Keep only the lines from the top of the listing through the one with "from math import radians, sqrt, tan", and reproduce them unaltered.

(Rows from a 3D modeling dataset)
▼

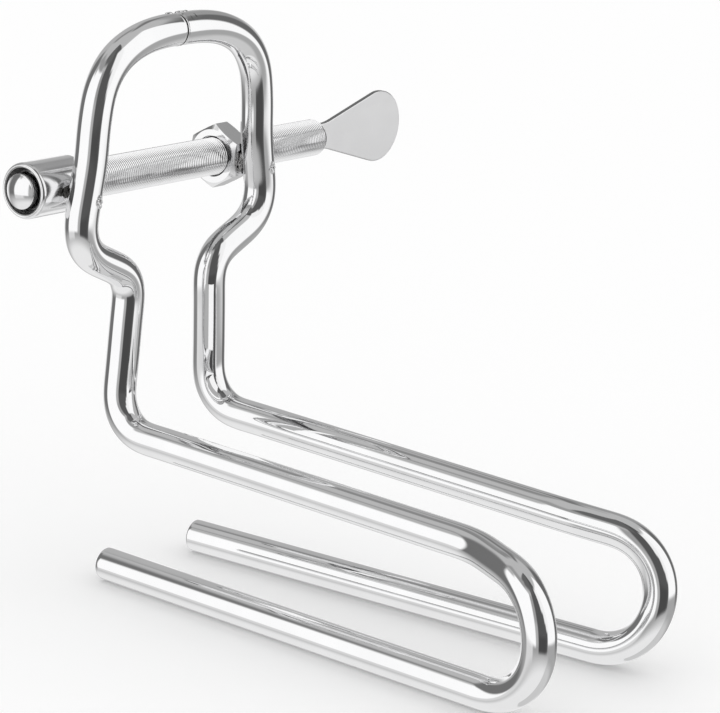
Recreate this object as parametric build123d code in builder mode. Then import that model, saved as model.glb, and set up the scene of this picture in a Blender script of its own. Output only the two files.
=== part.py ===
from build123d import *
import os
from math import radians, sqrt, tan

# Ham holder stand. Two bent round bars, mirror images of each other but for their length at the
# top, are butt-welded into an arch that holds the shank. Each bar runs down an upright, forward
# along a rail, round a front bend and back along the table as a leg. A fine-threaded screw crosses
# behind the uprights: it turns in a nut welded to the right upright and slides in a sleeve welded
# to the left one.
#
# Millimetres. +Z is up, +X runs from the sleeve to the wing blade, and +Y runs from the front bends
# to the uprights. The origin lies on the table, midway between the bars, below the arch.

os.makedirs("parts", exist_ok=True)

# ---------------------------------------------------------------- driving dimensions: bent bars
rod_diameter = 12.0
# Distances between the two bars' centrelines, from the free leg ends to the crown of the arch.
leg_end_spread = 50.0
front_low_spread = 69.0
front_top_spread = 76.0
rail_kink_spread = 52.0
post_foot_spread = 51.5
neck_spread = 44.0
shoulder_spread = 102.0
waist_spread = 91.3
post_top_spread = 89.8
arch_corner_spread = 83.3
arch_brow_spread = 45.6
crown_spread = 20.0
# How far the front bends reach in front of the uprights, how far two other corners stay behind
# that, and how far the free leg ends run past the uprights.
front_reach = 197.0
front_low_setback = 4.5
rail_kink_setback = 37.0
leg_overhang = 2.5
# The height of the uprights' feet, how far the rail's other corners lie below it, and how far each
# corner of the upright and the arch rises above the one before.
post_foot_height = 57.6
rail_kink_drop = 5.1
front_top_drop = 10.4
neck_rise = 56.0
shoulder_rise = 13.8
waist_rise = 30.1
post_top_rise = 12.3
arch_corner_rise = 20.7
arch_brow_rise = 8.2
crown_rise = 1.8
# Centreline bend radii. The two front bends share the short run between them.
front_bend_share = 0.49
rail_kink_radius = 39.0
post_foot_radius = 15.0
neck_radius = 11.3
shoulder_radius = 14.6
waist_radius = 60.0
post_top_radius = 60.0
arch_corner_radius = 24.0
arch_brow_radius = 45.0
crown_radius = 75.0
leg_end_round = 0.8
# The bars are cut and butt-welded a little to the left of the arch's middle.
seam_offset = 3.5

# ---------------------------------------------------------------- driving dimensions: clamp
screw_rise = 19.1
screw_diameter = 14.0
screw_length = 161.5
screw_end_chamfer = 0.7
thread_clearance = 0.05
nut_wall = 3.5
nut_thickness = 9.0
nut_overhang = 1.0
nut_mouth_chamfer = 0.65
nut_face_share = 0.95
nut_face_cone = 30.0
sleeve_clearance = 1.5
sleeve_outboard = 14.3
sleeve_inboard = 9.7
sleeve_weld_gap = 0.5
sleeve_round_share = 0.72
sleeve_chamfer_share = 0.2
nose_step = 0.7
nose_dome_height = 3.0
nose_rim_height = 2.2
nose_rim_round = 0.6
nose_standout = 0.5
nose_gap = 0.2
shank_diameter = 6.0
shank_length = 12.0
shank_clearance = 0.05
bore_tip_clearance = 2.0
ring_setback = 7.5
ring_wire_diameter = 1.0
ring_groove_clearance = 0.1
ring_arc = 320.0
blade_length = 53.6
blade_head_diameter = 28.0
blade_neck_width = 10.0
blade_neck_length = 7.0
blade_neck_round = 20.0
blade_thickness = 2.0
blade_edge_round = 0.4

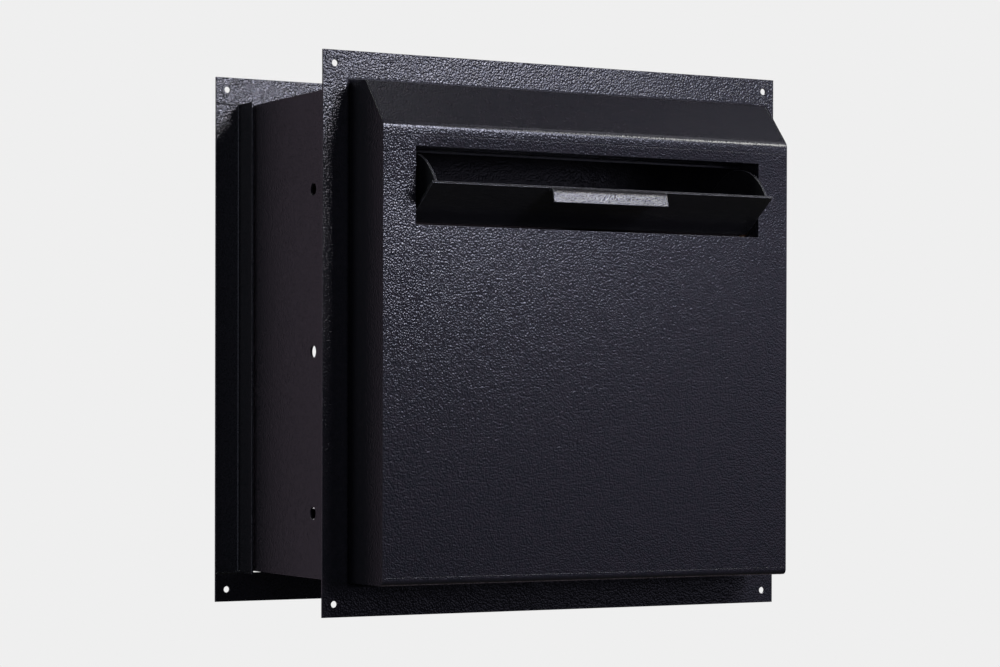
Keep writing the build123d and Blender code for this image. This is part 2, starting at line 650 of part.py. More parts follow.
# core: keyway in its face, square tang through the cam, tapped for the screw
with BuildPart() as lock_core:
    with BuildSketch(LOCK.offset(DOOR_FACE + 2.0)):
        Circle(6.0)
    extrude(amount=BARREL_END - DOOR_FACE - 2.0)
    with BuildSketch(LOCK.offset(DOOR_FACE + 2.0)):
        Rectangle(1.4, 7.0)
    extrude(amount=-9.0, mode=Mode.SUBTRACT)
    with BuildSketch(LOCK.offset(BARREL_END)):
        Rectangle(7.0, 7.0)
    extrude(amount=CAM_PLANE - BARREL_END)
    with BuildSketch(LOCK.offset(CAM_PLANE)):
        Circle(2.0)
    extrude(amount=7.0, mode=Mode.SUBTRACT)
lock_core.part.label = "lock_core"
export_step(lock_core.part, "parts/lock_core.step")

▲

[EXERCISE ANSWER]:
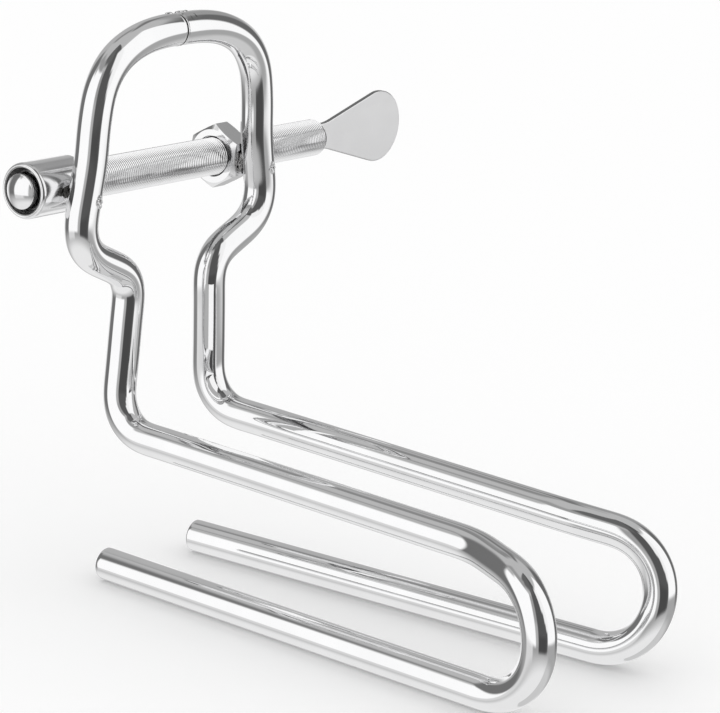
Recreate this object as parametric build123d code in builder mode. Then import that model, saved as model.glb, and set up the scene of this picture in a Blender script of its own. Output only the two files.
=== part.py ===
from build123d import *
import os
from math import radians, sqrt, tan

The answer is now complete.